In the code above we visualize the top 6 3x3 convoliutional filter channels from the 'block3_conv2' layer. We do so by first gettting the filter coeffecients for each channel in the model. We then find the top 6 strongest channel filters using l2 norm. Finally we visualise each channel and display its coeffeicents. The darker pixels represent smaller (more negative) weights, while the lighter pixels represent larger (more positive) weights. We categorize each of the top six input filters as "mostly inhibitory" if it has a negative impact on the activations of the filter, and "mostly excitatory" if it has a positive impact on the activations of the filter. We can see that the top 6 filters are mostly excitatory, and that the most of the channels resemble horizontal edge detectors. We think the difference between 218 & 167 as opposed to 20 & 251 is the strength of the edge detecion. Having strong edges is mostly excitatory, while if theoes edges are not well defined it would inhibit the filter. This likely allows our filter to only detect the stringest of edges.

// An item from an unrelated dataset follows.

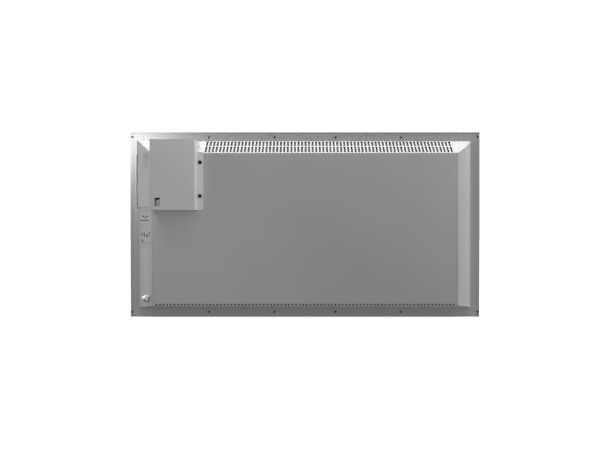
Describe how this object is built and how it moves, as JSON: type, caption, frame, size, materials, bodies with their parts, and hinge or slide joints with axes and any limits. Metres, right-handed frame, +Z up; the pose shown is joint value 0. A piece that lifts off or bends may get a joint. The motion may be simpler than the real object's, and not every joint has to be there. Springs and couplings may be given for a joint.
{
  "type": "led panel light",
  "caption": "Rectangular ventilated LED panel light with a dished sheet-steel back, a slim bezel, an opal diffuser and a hinged driver cover at one corner of the back.",
  "frame": {"origin": "centre of the bounding box of the closed panel", "axes": "+X along the long side, to the right when looking at the back; +Z up; +Y is the direction the light leaves, so the back with the driver cover faces -Y"},
  "size_m": [1.2, 0.134, 0.634],
  "materials": {
    "white_aluminium": "satin white powder coat on extruded aluminium",
    "white_steel": "satin white powder coat on folded sheet steel",
    "opal_acrylic": "opal, finely matt",
    "grey_foam": "closed-cell foam",
    "white_film": "matt reflective film",
    "led_board": "white solder mask on aluminium",
    "zinc_plated": "bright zinc plate",
    "die_cast": "as cast",
    "black_oxide": "black oxide, semi-matt",
    "nickel_brass": "nickel plated",
    "black_rubber": "matt",
    "grey_polyamide": "moulded, matt",
    "polycarbonate": "moulded, satin",
    "label_film": "printed polyester film",
    "brown_pvc": "satin",
    "blue_pvc": "satin",
    "green_pvc": "satin",
    "red_pvc": "satin",
    "black_pvc": "satin",
    "grey_pvc": "satin"
  },
  "bodies": {
    "panel": {"bezel_top": "white_aluminium", "bezel_bottom": "white_aluminium", "bezel_left": "white_aluminium", "bezel_right": "white_aluminium", "corner_key_top_left": "die_cast", "corner_key_top_right": "die_cast", "corner_key_bottom_left": "die_cast", "corner_key_bottom_right": "die_cast", "corner_screw_top_left": "zinc_plated", "corner_screw_top_right": "zinc_plated", "corner_screw_bottom_left": "zinc_plated", "corner_screw_bottom_right": "zinc_plated", "flange_screw_top_1": "zinc_plated", "flange_screw_top_2": "zinc_plated", "flange_screw_top_3": "zinc_plated", "flange_screw_top_4": "zinc_plated", "flange_screw_bottom_1": "zinc_plated", "flange_screw_bottom_2": "zinc_plated", "flange_screw_bottom_3": "zinc_plated", "flange_screw_bottom_4": "zinc_plated", "diffuser": "opal_acrylic", "diffuser_gasket": "grey_foam", "back_pan": "white_steel", "reflector_film": "white_film", "led_strip_1": "led_board", "led_strip_2": "led_board", "led_strip_3": "led_board", "led_strip_4": "led_board", "led_strip_5": "led_board", "led_strip_6": "led_board", "driver_tray": "zinc_plated", "tray_screw_upper": "zinc_plated", "tray_screw_lower": "zinc_plated", "led_driver_1": "polycarbonate", "led_driver_2": "polycarbonate", "terminal_block": "polycarbonate", "wire_grommet": "black_rubber", "mains_cable": "grey_pvc", "wire_live": "brown_pvc", "wire_neutral": "blue_pvc", "wire_earth": "green_pvc", "led_wire_positive": "red_pvc", "led_wire_negative": "black_pvc", "hinge_leaf": "zinc_plated", "hinge_pin": "zinc_plated", "cable_gland_body": "nickel_brass", "cable_gland_dome_nut": "nickel_brass", "cable_gland_locknut": "nickel_brass", "earth_stud": "nickel_brass", "earth_nut": "nickel_brass", "cable_gland_seal": "black_rubber", "earth_washer": "zinc_plated", "rating_label": "label_film"},
    "driver_cover": {"driver_cover": "white_steel", "strain_relief": "grey_polyamide", "cover_label": "label_film"},
    "cover_fastener_upper": {"cover_fastener_upper": "black_oxide"},
    "cover_fastener_lower": {"cover_fastener_lower": "black_oxide"}
  },
  "joints": [
    {"name": "cover_hinge", "type": "hinge", "parent": "panel", "child": "driver_cover", "pos_m": [-0.5775, 0.0486, 0.151], "axis": [0, 0, -1], "range_deg": [0, 95]},
    {"name": "fastener_upper_turn", "type": "hinge", "parent": "driver_cover", "child": "cover_fastener_upper", "pos_m": [-0.352, -0.0106, 0.208], "axis": [0, -1, 0], "range_deg": [0, 90]},
    {"name": "fastener_lower_turn", "type": "hinge", "parent": "driver_cover", "child": "cover_fastener_lower", "pos_m": [-0.352, -0.0106, 0.0952], "axis": [0, -1, 0], "range_deg": [0, 90]}
  ]
}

Visualiizing What Image Maximally Excites Each Channel Filter¶

In [ ]:
def generate_pattern_channel(layer_name, channel, size=224):
    layer_output = model.get_layer(layer_name).output
    new_model = models.Model(inputs=model.input, outputs=layer_output)
    input_img_data = np.random.random((1, size, size, 3)) * 20 + 128.

    I_start = tf.Variable(input_img_data, name='image_var', dtype='float64')
    I = preprocess_input(I_start)

    eta = 1.
    for i in range(40):
        with tf.GradientTape(watch_accessed_variables=False) as tape:
            tape.watch(I)
            model_vals = new_model(I)
            loss = tf.reduce_mean(model_vals[:, :, :, channel])

        grad_fn = tape.gradient(loss, I)
        grad_fn /= (tf.sqrt(tf.reduce_mean(tf.square(grad_fn))) + 1e-5)
        I += grad_fn * eta

    img = I.numpy()
    return prepare_image_for_display(img, norm_type='std')

# layer before
prev_layer = 'block3_conv1'

# uses the same filters as selected int the last section


# plot each filter next to the corresponding channel
fig, axes = plt.subplots(2, 6, figsize=(20, 10))

for i, channel in enumerate(top_six_filter_indices):
    # Display the filter
    filter_coefficients = top_six_filters[:, :, i]
    normalized_filter = (filter_coefficients - filter_coefficients.min()) / (filter_coefficients.max() - filter_coefficients.min())

    # annotate the filter heatmap
    for j in range(3):
        for k in range(3):
            text = axes[0, i].text(k, j, f'{normalized_filter[j, k]:.2f}',
                               ha="center", va="center", color="r")

    axes[0, i].imshow(normalized_filter, cmap='gray')
    axes[0, i].set_title(f'Filter {top_six_filter_indices[i] + 1}')
    axes[0, i].axis('off')
    
    # Display the pattern that maximally excites the filter
    img = generate_pattern_channel(prev_layer, channel)
    axes[1, i].imshow(img)
    axes[1, i].set_title(f'Maximal excitation {top_six_filter_indices[i] + 1}\n{category}')
    axes[1, i].axis('off')

plt.tight_layout()
plt.show()

In the code above, we use gradient ascent to find the image that maximally excites each channel filter. Each of the channel filters images make sense for our multi-channel filter. As we know, our selected multi-channel filter is sensitive to horizontal lines, and we can observe that many of the maximally excited images seem to correspond to images with horizontal lines. The second channel filter that we visualized shows vertical lines that are more spaced out. This is reasonable considering that our filter also has a light overlay of these vertical stripes.. The fourth channel filter shows a distinction between the middle and right and left sides of the image, suggesting sensitivity to differences in the center and periphery of the scene. The other channel filters indicate activations for mostly horizontal and some diagonal lines, which further supports the idea that our selected multi-channel filter is mainly responsive to horizontal line features. Combined out selected filter seems to be most senstive to high-frequency horizontal lines. Given the nature of these preceding filters to detect light to dark edges as well as dark to light edges it better allows our fitler to be orientation invariant in the vertical direction. Although there is some sensitivity to vertical lines, it is not near as strong as the sensitivity to horizontal lines and not strong enough for this filter to be considered polysemantic. It makes sense how these filters form a circuit with our selected filter as together they form a path that reacts strongly to horizontal lines in images.